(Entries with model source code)
- - -

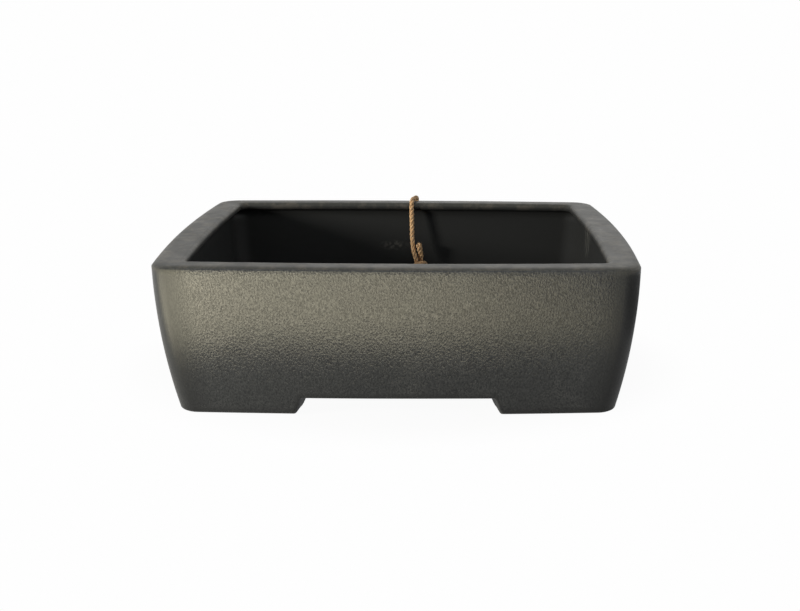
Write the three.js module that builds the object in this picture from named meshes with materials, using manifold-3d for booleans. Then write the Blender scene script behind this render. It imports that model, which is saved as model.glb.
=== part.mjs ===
// Rectangular bonsai pot in unglazed grey stoneware, with the cord that is tied round its rear wall.
// Millimetres, +Z up. The origin is the middle of the footprint on the table, +Y is the rear.

import * as THREE from 'three';
import { mergeVertices } from 'three/addons/utils/BufferGeometryUtils.js';
import Module from 'manifold-3d';

// Outside of the pot
const LENGTH = 300;
const DEPTH = 225;
const HEIGHT = 95.5;
const LONG_SIDE_BOW = 3.3;
const SHORT_SIDE_BOW = 4.6;
const CORNER_RADIUS = 12;
const WALL_CURVE_RADIUS = 464;

// Rim, a flat band that turns inwards over the wall. Its outer edge is a flat oval, wider than high.
const LONG_SIDE_RIM_WIDTH = 15;
const SHORT_SIDE_RIM_WIDTH = 20;
const RIM_EDGE_WIDTH = 5;
const RIM_EDGE_DROP = 2;
const RIM_INNER_RADIUS = 3;
const MOUTH_SIDE_BOW = 2.7;
const MOUTH_CORNER_RADIUS = 6;
const LIP_THICKNESS = 5.5;
const LIP_LOWER_RADIUS = 1.5;
const COVE_HEIGHT = 6;

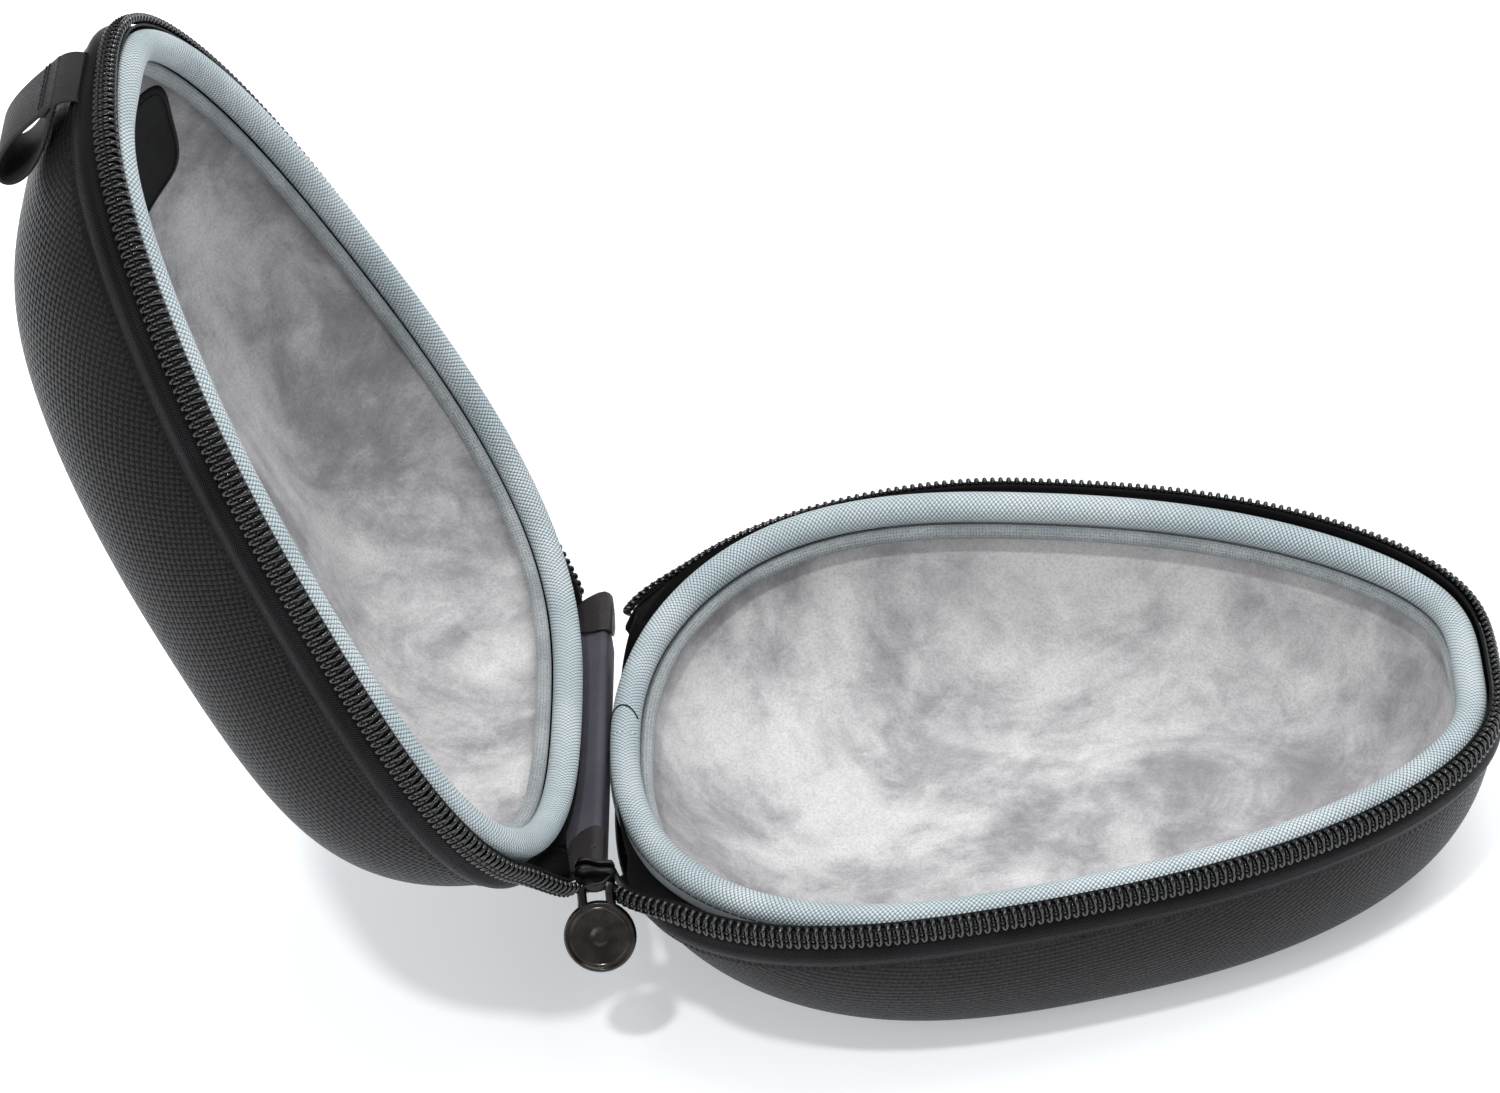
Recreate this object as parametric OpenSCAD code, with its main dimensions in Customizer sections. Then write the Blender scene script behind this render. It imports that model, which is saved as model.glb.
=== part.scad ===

- - -

Emit the records above again, exactly, with no line skipped.

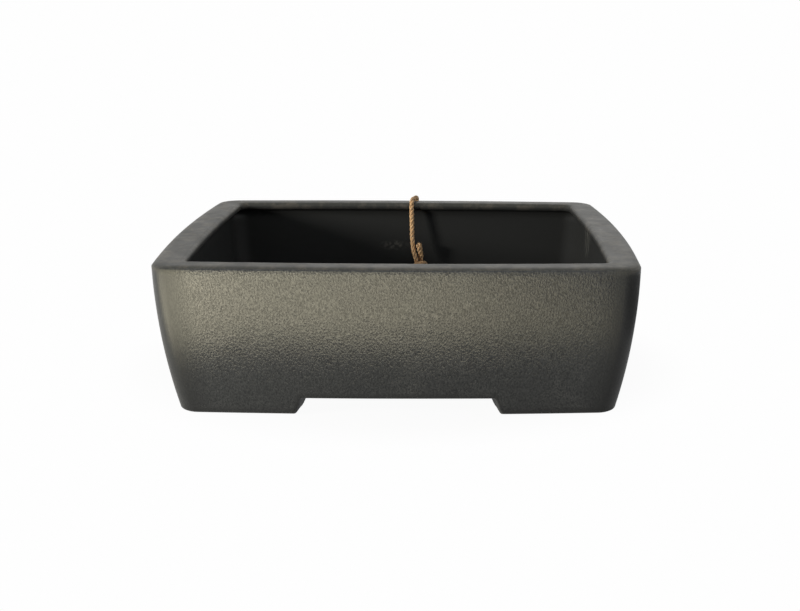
Write the three.js module that builds the object in this picture from named meshes with materials, using manifold-3d for booleans. Then write the Blender scene script behind this render. It imports that model, which is saved as model.glb.
=== part.mjs ===
// Rectangular bonsai pot in unglazed grey stoneware, with the cord that is tied round its rear wall.
// Millimetres, +Z up. The origin is the middle of the footprint on the table, +Y is the rear.

import * as THREE from 'three';
import { mergeVertices } from 'three/addons/utils/BufferGeometryUtils.js';
import Module from 'manifold-3d';

// Outside of the pot
const LENGTH = 300;
const DEPTH = 225;
const HEIGHT = 95.5;
const LONG_SIDE_BOW = 3.3;
const SHORT_SIDE_BOW = 4.6;
const CORNER_RADIUS = 12;
const WALL_CURVE_RADIUS = 464;

// Rim, a flat band that turns inwards over the wall. Its outer edge is a flat oval, wider than high.
const LONG_SIDE_RIM_WIDTH = 15;
const SHORT_SIDE_RIM_WIDTH = 20;
const RIM_EDGE_WIDTH = 5;
const RIM_EDGE_DROP = 2;
const RIM_INNER_RADIUS = 3;
const MOUTH_SIDE_BOW = 2.7;
const MOUTH_CORNER_RADIUS = 6;
const LIP_THICKNESS = 5.5;
const LIP_LOWER_RADIUS = 1.5;
const COVE_HEIGHT = 6;

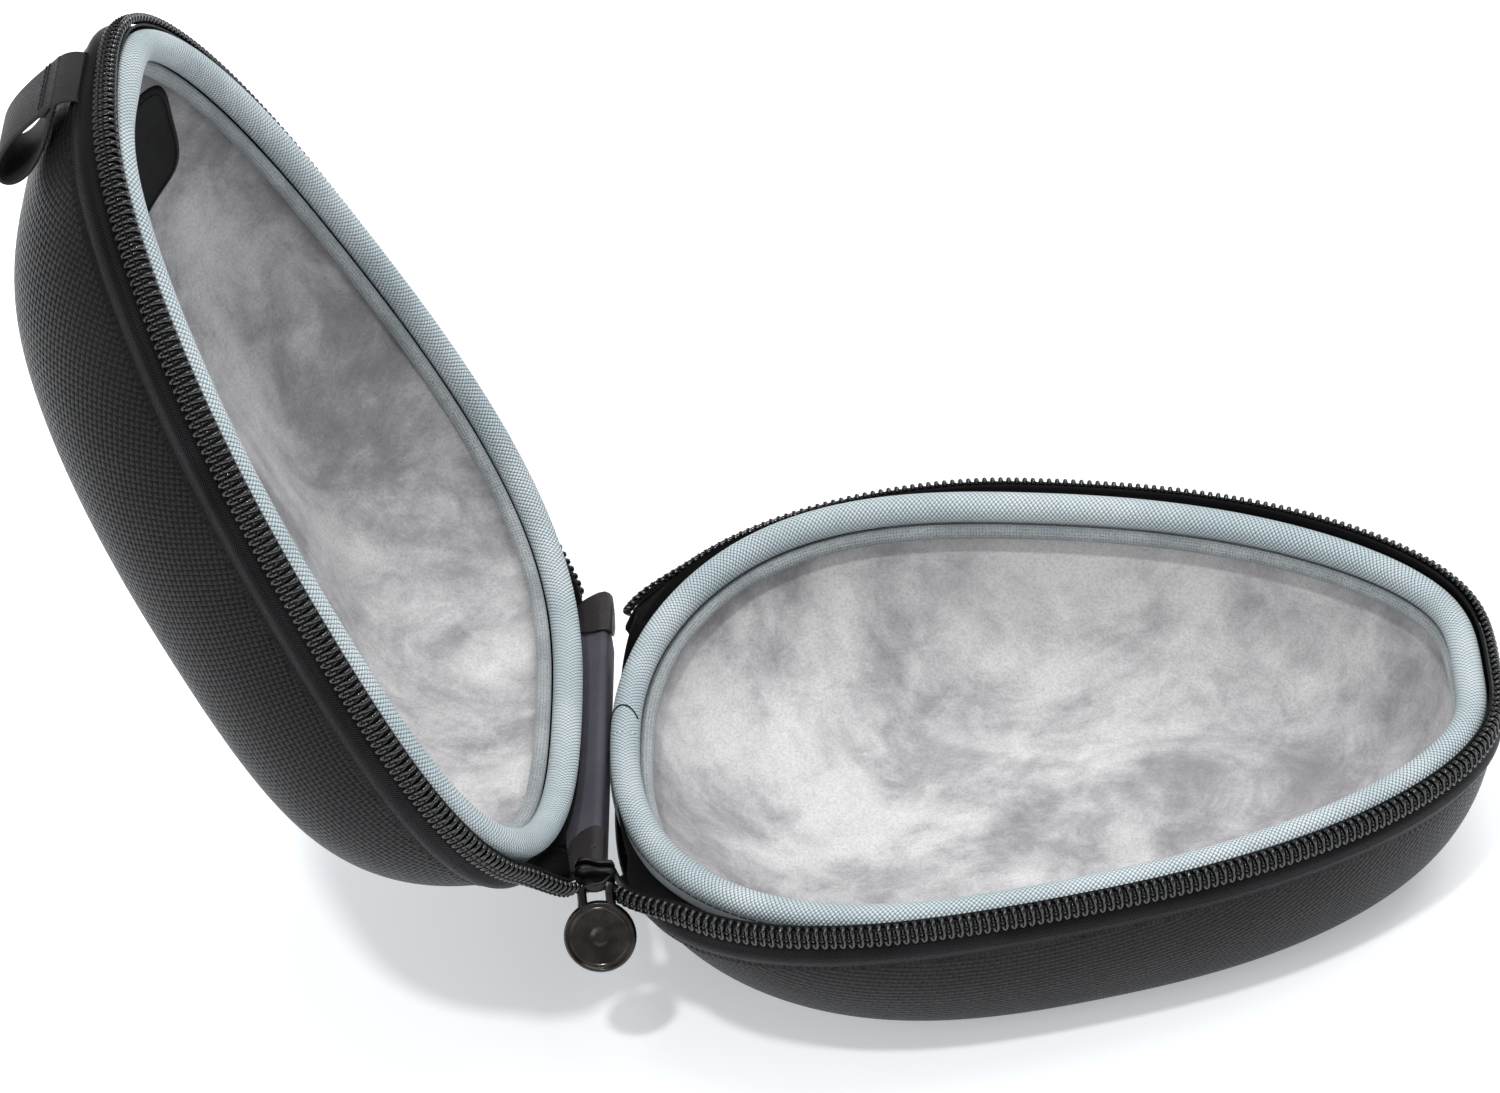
Recreate this object as parametric OpenSCAD code, with its main dimensions in Customizer sections. Then write the Blender scene script behind this render. It imports that model, which is saved as model.glb.
=== part.scad ===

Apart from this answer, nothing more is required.